A Look at Arbitration in the Age of #MeToo
As the #MeToo movement gained momentum so, too, have efforts by individuals claiming sexual harassment to bring legal action against their alleged abusers and their employers.
January 07, 2022 at 12:05 PM
9 minute read
As the #MeToo movement gained momentum so, too, have efforts by individuals claiming sexual harassment to bring legal action against their alleged abusers and their employers. But many of the efforts to seek redress through the courts for sexual harassment in the workplace have been derailed by broadly worded mandatory arbitration clauses in employment contracts. Many employers require their employees to sign agreements that require arbitration of at least some disputes arising out of the scope of employment, and those clauses have been invoked to preclude individuals from pursuing harassment claims in court. The scope, applicability, and legality of such clauses have embroiled employers of alleged abusers and plaintiffs in complex litigation over the initial question of the forum in which such claims may proceed. At the same time, the use of mandatory arbitration to address the difficult issues of sexual harassment has come under increased scrutiny. Indeed, in the wake of the #MeToo movement, many employers decided to eliminate mandatory arbitration provisions from their employment contracts. See "Google Ends Forced Arbitration for All Employee Disputes," N.Y. Times (Feb. 21, 2019) www.nytimes.com/2019/02/21/technology/google-forced-arbitration.html.

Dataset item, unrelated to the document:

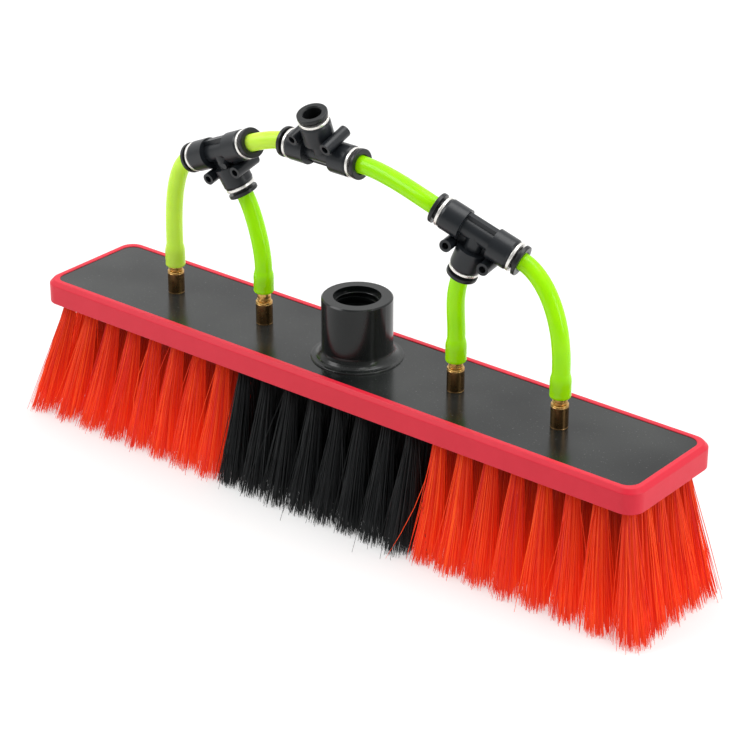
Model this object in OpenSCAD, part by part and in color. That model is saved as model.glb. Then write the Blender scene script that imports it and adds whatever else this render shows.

Concluding that mandatory arbitration of discrimination claims involving rights protected by federal statute and constitutional law is against public policy, several states enacted legislation prohibiting mandatory arbitration of sexual harassment or discrimination claims. In 2018, Maryland enacted legislation providing that "except as prohibited by federal law, a provision in an employment contract, policy, or agreement that waives any substantive or procedural right or remedy to a claim that accrues in the future of sexual harassment or retaliation for reporting or asserting a right or remedy based on sexual harassment is null and void as being against the public policy of the state." See Md. Lab. & Empl. Code Section 3-715(a) (2018). In 2018, the New York State Legislature enacted C.P.L.R. Section 7515, which declared that, except where inconsistent with federal law, mandatory arbitration provisions covering sexual harassment claims were null and void. New York amended that law in 2019 to expand its terms to cover all employment discrimination claims. In 2019, New Jersey enacted a law providing that any provision in an employment contract that "waives any substantive or procedural right or remedy relating to a claim of discrimination, retaliation, or harassment shall be deemed against public policy and unenforceable."